Just so you know, I intend to wallow in this place of being angry and sad until I'm good and ready to move on, so please don't try to talk me out of it...

Saturday, December 6, 2008

what else can I do?

My dad's service is tomorrow at 2pm. So less than twelve hours away.

I spent the day working on the order of service, designing the program/bulletin, and finishing the slideshow. It's all done now. And now I feel like there's nothing else I can do for him...

Monday, December 1, 2008

my dad - part VI

Dad died just after 4:30am Saskatchewan time. So from the time they first noticed some blood in his ileostomy bag til then was just over 12 hours. It was quick.

After talking more with the nurses and the rest of the family, he did clearly understand what was happening. They were able to talk some about what he wanted at the funeral. He understood and was able to say goodbye.
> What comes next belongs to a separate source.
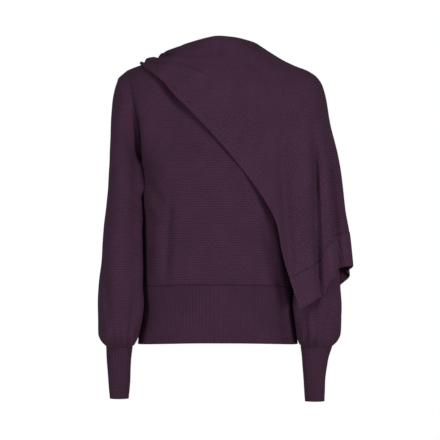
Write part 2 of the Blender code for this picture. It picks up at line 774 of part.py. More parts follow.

I'm so thankful for that.

Around 1:30am here in QC, I wasn't sleeping so I got up and called him again. Mom said that he'd started to get a bit agitated and jerky (as in twitchy) and was seeing things. But when we talked, he made the most sense he has in weeks! It was so good to be able to tell him how much I loved him and would miss him, and how thankful I was for everything he'd done for me. He knew how much I desperately wanted to be there with him and see him again.

Heather said he continued to twitch and jerk a lot even after he fell asleep, but that for the last hour he was completely still and peaceful. I know it couldn't have been easy for them all to just sit there, but it's a comfort to know that he left this world calmly and without a terrible struggle at the end, surrounded by people who love him. And to know that there were two lovely, eager little boys there to welcome their grandpa and show him around.

Thank you for your thoughts and prayers. Even though I know they talked quite a bit about the funeral, I don't know that a date and time have been determined yet. I'll let you know.